Le pedí que me diera todas las armas que tenía. O me las daba enseguida o llamaría a la policía. «He sufrido tanto como tú», le dije, «he sufrido más de lo que tú sufriste en aquella casa, porque tuve que enfrentarme primero a ello. Durante seis años estuve solo. No sabes nada. ¿Crees que yo no he tenido ganas de empuñar un arma y cargarme a alguien? Todo lo que ahora quieres hacerle a ella, yo quería hacerlo cuando sólo tenía seis años. Y entonces llegaste tú. Cuidé de ti, Ira. Me interpuse entre tú y lo peor de aquella casa mientras estuve allí.
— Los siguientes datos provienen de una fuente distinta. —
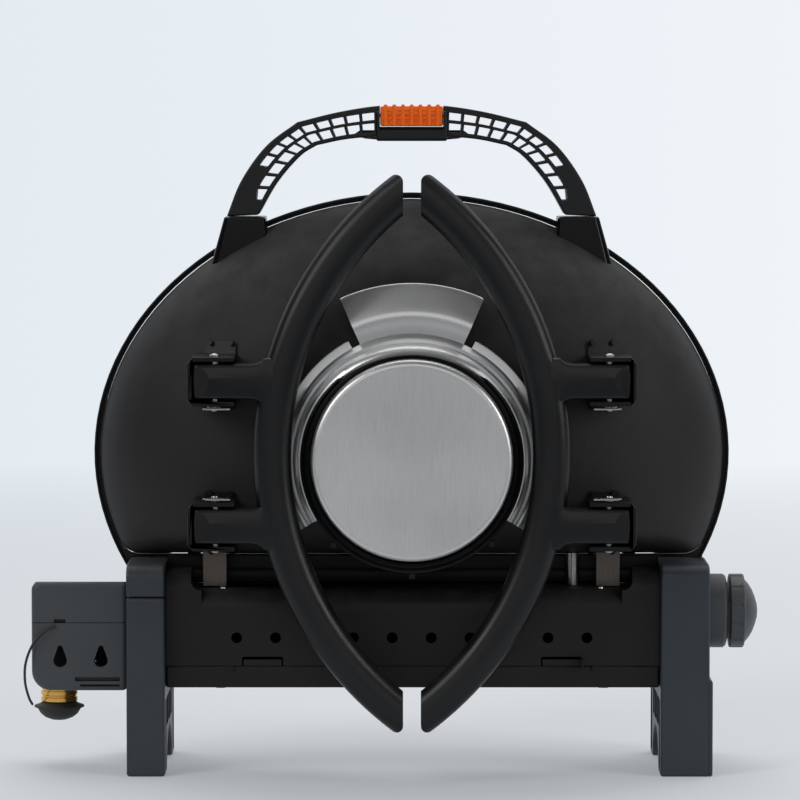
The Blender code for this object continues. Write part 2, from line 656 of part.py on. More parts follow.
left_foot = plate("left_foot", foot_base() + [(46 * MM, FOOT_SEAM), (FOOT_FRONT, FOOT_SEAM)], 'YZ',
                  *FOOT_LEFT, BLUE_GREY_PLASTIC)
left_cap = plate("left_foot_cap", foot_head(FOOT_SEAM + GAP) + [(FOOT_FRONT, FOOT_SEAM + GAP)], 'YZ',
                 *FOOT_LEFT, BLUE_GREY_PLASTIC)
right_foot = plate("right_foot", foot_base() + foot_head(120 * MM), 'YZ', *FOOT_RIGHT, BLUE_GREY_PLASTIC)

for label, pocketed, low, high in (("left", left_cap, -200 * MM, -171 * MM),
                                   ("right", right_foot, 171 * MM, 202 * MM)):
    combine(pocketed, rod(f"{label}_pin_pocket", (low, HINGE_Y, HINGE_Z), (high, HINGE_Y, HINGE_Z),
                          HINGE_PIN_RADIUS + GAP, None, sides=16))
    start = low + 1 * MM if label == "left" else low - 15 * MM
    end = high + 15 * MM if label == "left" else high - 1 * MM
    rod(f"{label}_hinge_pin", (start, HINGE_Y, HINGE_Z), (end, HINGE_Y, HINGE_Z), HINGE_PIN_RADIUS,
        STAINLESS, sides=16)
    centre = -170 * MM if label == "left" else 170 * MM
    arm = block(f"{label}_lid_hinge_arm", (centre - 5 * MM, HINGE_Y - 9 * MM, HINGE_Z - 3 * MM),
                (centre + 5 * MM, HINGE_Y + 9 * MM, SHELL_Z - SHELL_CUT + 8 * MM), BLACK_STEEL)
    combine(arm, rod(f"{label}_barrel", (centre - 5 * MM, HINGE_Y, HINGE_Z), (centre + 5 * MM, HINGE_Y, HINGE_Z),
                     9 * MM, None, sides=20), 'UNION')
    combine(arm, rod(f"{label}_barrel_bore", (centre - 9 * MM, HINGE_Y, HINGE_Z),
                     (centre + 9 * MM, HINGE_Y, HINGE_Z), HINGE_PIN_RADIUS + GAP, None, sides=16))
    seat_on_shell(arm, 1)


# ---------------------------------------------------------------- gas side

def box_outline():
    """Front view of the regulator box, with a rounded outer shoulder and corner."""
    points = [(BOX_RIGHT, BOX_BOTTOM), (BOX_RIGHT, BOX_TOP)]
    for i in range(5):
        angle = math.pi / 2 + math.pi / 2 * i / 4
        points.append((BOX_LEFT + 9 * MM + 9 * MM * math.cos(angle), BOX_TOP - 9 * MM + 9 * MM * math.sin(angle)))
    points += [(BOX_LEFT, BOX_BOTTOM + 12 * MM), (BOX_LEFT + 8 * MM, BOX_BOTTOM)]
    return points


regulator_box = plate("regulator_box", box_outline(), 'XZ', BOX_FRONT, BOX_BACK, DARK_GREY_PLASTIC)
combine(regulator_box, block("box_top_cut", (-320 * MM, -80 * MM, BOX_SEAM - GAP),
                             (-200 * MM, 80 * MM, 170 * MM), None))
combine(regulator_box, block("box_hollow", (BOX_LEFT + 3 * MM, BOX_FRONT + 3 * MM, BOX_BOTTOM + 3 * MM),
                             (BOX_RIGHT - 3 * MM, BOX_BACK - 3 * MM, 140 * MM), None))
combine(regulator_box, rod("box_inlet_hole", (INLET_X, 0, 50 * MM), (INLET_X, 0, 70 * MM),
                           INLET_RADIUS + GAP, None, sides=32))
regulator_lid = plate("regulator_box_cover", box_outline(), 'XZ', BOX_FRONT, BOX_BACK, DARK_GREY_PLASTIC)
combine(regulator_lid, block("cover_bottom_cut", (-320 * MM, -80 * MM, 20 * MM),
                             (-200 * MM, 80 * MM, BOX_SEAM), None))
combine(regulator_lid, block("cover_hollow", (BOX_LEFT + 3 * MM, BOX_FRONT + 3 * MM, 100 * MM),
                             (BOX_RIGHT - 3 * MM, BOX_BACK - 3 * MM, BOX_TOP - 12 * MM), None))
combine(regulator_lid, plate("cover_top_slope",
                             [(BOX_FRONT - 5 * MM, BOX_TOP + 0.6 * MM), (BOX_BACK + 5 * MM, BOX_TOP - 9 * MM),
                              (BOX_BACK + 5 * MM, BOX_TOP + 9 * MM), (BOX_FRONT - 5 * MM, BOX_TOP + 9 * MM)],
                             'YZ', BOX_LEFT - 5 * MM, BOX_RIGHT + 5 * MM, None))
for box_part in (regulator_box, regulator_lid):
    combine(box_part, rod(f"{box_part.name}_pipe_way", (-230 * MM, GAS_Y, PIPE_Z),
                          (-210 * MM, GAS_Y, PIPE_Z), 8 * MM, None, sides=16))
combine(left_foot, rod("left_foot_pipe_way", (-230 * MM, GAS_Y, PIPE_Z), (-180 * MM, GAS_Y, PIPE_Z),
                       8 * MM, None, sides=16))

turned("regulator_body",
       [(0, 30 * MM), (16 * MM, 30 * MM), (18 * MM, 26 * MM), (18 * MM, 14 * MM), (12 * MM, 10 * MM),
        (12 * MM, 0), (0, 0)], (INLET_X + 18 * MM, GAS_Y, 82 * MM), (0, 0, 1), STAINLESS, steps=24)
turned("gas_inlet",
       [(INLET_RADIUS, 66 * MM), (INLET_RADIUS, 49 * MM), (9 * MM, 49 * MM), (9 * MM, 66 * MM)],
       (INLET_X, 0, 0), (0, 0, 1), BRASS, steps=32)
turned("dust_cap",
       [(0, 48.6 * MM), (19.5 * MM, 48.6 * MM), (19.5 * MM, 45 * MM), (16 * MM, 40 * MM), (10 * MM, 36 * MM),
        (0, 34.3 * MM)], (INLET_X, 0, 0), (0, 0, 1), RUBBER, steps=28)

tether_route = [Vector((-273.5, -46.5, 113)), Vector((-282, -48, 109)), Vector((-291, -48.5, 99)),
                Vector((-297, -44, 84)), Vector((-298.5, -32, 68)), Vector((-297, -16, 54)),
                Vector((-295.2, -4, 47))]
tube("cap_tether", [point * MM for point in curve_through(tether_route, 32)], 1.0 * MM, RUBBER)

pipe_ends = [Vector((x * MM, GAS_Y, z)) for x, z in ((-236, PIPE_Z), (-140, PIPE_Z), (-60, PIPE_Z + 2 * MM),
                                                     (40, KNOB_Z - 3 * MM), (110, KNOB_Z), (146, KNOB_Z))]
tube("gas_pipe", pipe_ends, 4 * MM, BRASS, resolution=2)
block("gas_valve", (146.4 * MM, GAS_Y - 14 * MM, KNOB_Z - 14 * MM),
      (180 * MM, GAS_Y + 14 * MM, KNOB_Z + 14 * MM), BRASS, bevel=2 * MM)
tube("burner_feed_pipe", [Vector(p) * MM for p in ((124.5, -20, HOUSING_TOP / MM + 0.4),
                                                   (124.5, -20, 165.4))], 5 * MM, STAINLESS, resolution=3)

turned("knob_collar",
       [(KNOB_RADIUS, 16 * MM), (KNOB_RADIUS, 0), (7 * MM, 0), (7 * MM, 16 * MM)],
       (FOOT_RIGHT[1] + GAP, GAS_Y, KNOB_Z), (1, 0, 0), DARK_GREY_PLASTIC, steps=32)
combine(right_foot, rod("stem_way", (180 * MM, GAS_Y, KNOB_Z), (250 * MM, GAS_Y, KNOB_Z), 6 * MM,
                        None, sides=16))
rod("valve_stem", (183 * MM, GAS_Y, KNOB_Z), (253 * MM, GAS_Y, KNOB_Z), 4 * MM, STAINLESS, sides=16)
turned("control_knob",
       [(0, 18 * MM), (10 * MM, 17.6 * MM), (18 * MM, 16 * MM), (24 * MM, 12 * MM), (27.5 * MM, 6 * MM),
        (KNOB_RADIUS, 0), (KNOB_RADIUS, -4 * MM), (4.3 * MM, -4 * MM), (4.3 * MM, 3 * MM), (0, 3 * MM)],
       (250.5 * MM, GAS_Y, KNOB_Z), (1, 0, 0), DARK_GREY_PLASTIC, steps=36)


# ---------------------------------------------------------------- handle, sockets and latch

OUTER_EDGE = [Vector(p) for p in ((-138.6, 0, 427), (-129.5, 0, 454.8), (-112, 0, 481), (-88, 0, 499.4),
                                  (-56, 0, 508.5), (-24.4, 0, 512), (0, 0, 512))]
INNER_EDGE = [Vector(p) for p in ((-114, 0, 428), (-102, 0, 453), (-86, 0, 473), (-73, 0, 481.5),
                                  (-50, 0, 486.6), (-24.4, 0, 488.2), (0, 0, 488.2))]


def handle_half(name, front, back):
    """A hoop with two rows of windows on each side of the grip: one half, mirrored about X = 0."""
    columns = 46
    outer = curve_through(OUTER_EDGE, columns)
    inner = curve_through(INNER_EDGE, columns)
    rows = (0.0, 0.16, 0.45, 0.56, 0.86, 1.0)
    bm = bmesh.new()
    grid = [[bm.verts.new(Vector((0, front, 0)) + outer[i].lerp(inner[i], t) * MM) for t in rows]
            for i in range(columns)]
    for i in range(columns - 1):
        for j in range(len(rows) - 1):
            in_upper_row = j == 1 and 14 <= i < 37
            in_lower_row = j == 3 and 8 <= i < 37
            if (in_upper_row or in_lower_row) and i % 3 != 1:
                continue
            bm.faces.new((grid[i][j], grid[i + 1][j], grid[i + 1][j + 1], grid[i][j + 1]))
    for grid_row in grid[-1]:
        grid_row.co.x = 0
    piece = add_object(name, bm, BLACK_PLASTIC)
    mirror = piece.modifiers.new("mirror", 'MIRROR')
    mirror.merge_threshold = 0.0001
    thickness = piece.modifiers.new("thickness", 'SOLIDIFY')
    thickness.thickness = back - front
    thickness.offset = -1.0
    return piece


front_half = handle_half("front_handle_half", HANDLE_FRONT_Y, HANDLE_FRONT_Y + HANDLE_THICKNESS)
rear_half = handle_half("rear_handle_half", HANDLE_BACK_Y, HANDLE_BACK_Y + HANDLE_THICKNESS)
for half in (front_half, rear_half):
    combine(half, block(f"{half.name}_recess", (-LATCH_HALF_WIDTH - GAP, -40 * MM, LATCH_LOW - 4.5 * MM),
                        (LATCH_HALF_WIDTH + GAP, 40 * MM, 530 * MM), None))


def socket(name, sign, near, far):
    """The wedge moulding that holds the end of a handle half on its shell."""
    bm = bmesh.new()
    top = [(-144.2, 426.6), (-112.5, 426.6)]
    low = [(-155.8, 385), (-110.7, 404.5)]
    lean = 14 * MM * (1 if far > near else -1)
    corners = []
    for x, z in (top[0], top[1], low[1], low[0]):
        corners.append((sign * -x * MM, z * MM))
    front_top, front_low = near, near - lean
    points = [(corners[0][0], front_top, corners[0][1]), (corners[1][0], front_top, corners[1][1]),
              (corners[2][0], front_low, corners[2][1]), (corners[3][0], front_low, corners[3][1]),
              (corners[0][0], far, corners[0][1]), (corners[1][0], far, corners[1][1]),
              (corners[2][0], far, corners[2][1]), (corners[3][0], far, corners[3][1])]
    for point in points:
        bm.verts.new(point)
    bmesh.ops.convex_hull(bm, input=bm.verts)
    return add_object(name, bm, GLOSS_BLACK)


for side_name, sign in (("left", -1), ("right", 1)):
    seat_on_shell(socket(f"{side_name}_handle_socket", sign, -24 * MM, -4.5 * MM), -1)
    seat_on_shell(socket(f"{side_name}_lid_socket", sign, 24 * MM, 4.5 * MM), 1)

latch = as_mesh(block("handle_latch", (-LATCH_HALF_WIDTH, -23 * MM, LATCH_LOW),
                      (LATCH_HALF_WIDTH, 20 * MM, LATCH_TOP), ORANGE_PLASTIC, bevel=2 * MM))
pin_ends = [(x, LATCH_PIN_Y, LATCH_PIN_Z) for x in (-LATCH_HALF_WIDTH - 5 * MM, LATCH_HALF_WIDTH + 5 * MM)]
for holder in (latch, front_half):
    combine(holder, rod(f"{holder.name}_pin_bore", *pin_ends, 1.5 * MM + GAP, None, sides=12))
rod("latch_pin", (pin_ends[0][0] + GAP, *pin_ends[0][1:]), (pin_ends[1][0] - GAP, *pin_ends[1][1:]),
    1.5 * MM, STAINLESS, sides=12)
set_origin(latch, (0, LATCH_PIN_Y, LATCH_PIN_Z))

for piece in (*grill.objects, *cutters.objects):
    piece.location += Vector((MIDDLE_X, MIDDLE_Y, 0))
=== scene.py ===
import math

import bmesh
import bpy
from mathutils import Matrix, Vector


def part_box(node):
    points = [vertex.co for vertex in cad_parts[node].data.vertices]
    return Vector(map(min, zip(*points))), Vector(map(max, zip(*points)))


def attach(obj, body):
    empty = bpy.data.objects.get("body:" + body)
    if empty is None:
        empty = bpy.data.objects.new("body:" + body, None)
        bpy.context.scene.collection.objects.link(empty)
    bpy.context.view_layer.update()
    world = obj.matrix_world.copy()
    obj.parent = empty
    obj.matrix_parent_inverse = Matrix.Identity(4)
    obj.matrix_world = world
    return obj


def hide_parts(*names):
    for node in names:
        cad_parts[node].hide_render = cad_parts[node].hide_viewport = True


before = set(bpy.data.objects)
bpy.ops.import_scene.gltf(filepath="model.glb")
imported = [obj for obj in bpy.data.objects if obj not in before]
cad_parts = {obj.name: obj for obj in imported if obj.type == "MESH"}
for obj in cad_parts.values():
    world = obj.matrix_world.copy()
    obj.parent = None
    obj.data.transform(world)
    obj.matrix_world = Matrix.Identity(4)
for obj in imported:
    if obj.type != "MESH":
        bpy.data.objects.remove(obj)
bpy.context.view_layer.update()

# ---------------------------------------------------------------- camera
# A long lens a little above the lid's middle, square to the bowl. Every piece below is laid out in
# millimetres about the middle of the bowl's mouth, and at() turns that into a place in the frame.
MM = 0.001
rim_low, rim_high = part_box("bowl_rim")
MIDDLE = Vector(((rim_low.x + rim_high.x) / 2, rim_high.y + 0.5 * MM, 0))


def at(x, y, z):
    """The place x mm right of the bowl's middle, y mm behind its mouth and z mm above the floor."""
    return MIDDLE + Vector((x, y, z)) * MM


CAMERA_DISTANCE = 3.6
CAMERA_TILT = math.radians(3.711)
camera = bpy.data.objects.new("camera", bpy.data.cameras.new("camera"))
bpy.context.scene.collection.objects.link(camera)
camera.location = (0.0065, 0.0065 - CAMERA_DISTANCE * math.cos(CAMERA_TILT), 0.517)
camera.rotation_euler = (math.radians(90) - CAMERA_TILT, 0, 0)
camera.data.lens = 208.76
camera.data.sensor_width = 36
camera.data.clip_end = 50
bpy.context.scene.camera = camera


# ---------------------------------------------------------------- tether of the dust cap
# A thin moulded rubber cord, fixed in a slot of the gas box. It loops round the corner of the box
# and down to the cap on the gas inlet.
def new_material(name, metallic=0.0, roughness=0.5, coat=0.0, specular=0.5):
    """A material with its own Principled shader: (material, its node tree, the shader)."""
    material = bpy.data.materials.new(name)
    material.use_nodes = True
    shader = material.node_tree.nodes["Principled BSDF"]
    shader.inputs["Metallic"].default_value = metallic
    shader.inputs["Roughness"].default_value = roughness
    shader.inputs["Coat Weight"].default_value = coat
    shader.inputs["Specular IOR Level"].default_value = specular
    return material, material.node_tree, shader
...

»No te acuerdas de esto. Tenías dos años y yo ocho, ¿y sabes lo que ocurrió? Nunca te lo he dicho. Ya tenías que soportar suficiente humillación. Tuvimos que mudarnos. Aún no vivíamos en la calle Factory. Eras un bebé y vivíamos junto a las vías de Lackawanna, en Nassau. La calle Dieciocho de Nassau, cuya parte trasera daba a las vías. Cuatro habitaciones, sin luz, mucho ruido. Dieciséis dólares con cincuenta de alquiler mensual, el casero lo aumentó a diecinueve, no podíamos pagar y nos echaron.

»¿ Sabes lo que hizo nuestro padre después de que trasladáramos las cosas? Mamá, tú y yo empezamos a llevarlas a las dos habitaciones de la calle Factory, y él se quedó en el piso vacío, se acuclilló y cagó en medio de la cocina. Nuestra cocina. Dejó una gran mierda en el lugar donde nos habíamos sentado a comer, y embadurnó las paredes con ella. Sin brocha. No la necesitaba. Embadurnó las paredes de mierda con las manos. Grandes trazos. Arriba, abajo, de lado. Cuando terminó de hacer eso en todas las habitaciones, se lavó las manos en el fregadero y salió sin ni siquiera cerrar la puerta. ¿Sabes lo que me llamaron los chicos después de eso durante meses? Cagamuros. En aquella época todo el mundo tenía un apodo. A ti te llamaban Llorica, y a mí Cagamuros. Ese es el legado que hizo nuestro padre a su hijo mayor.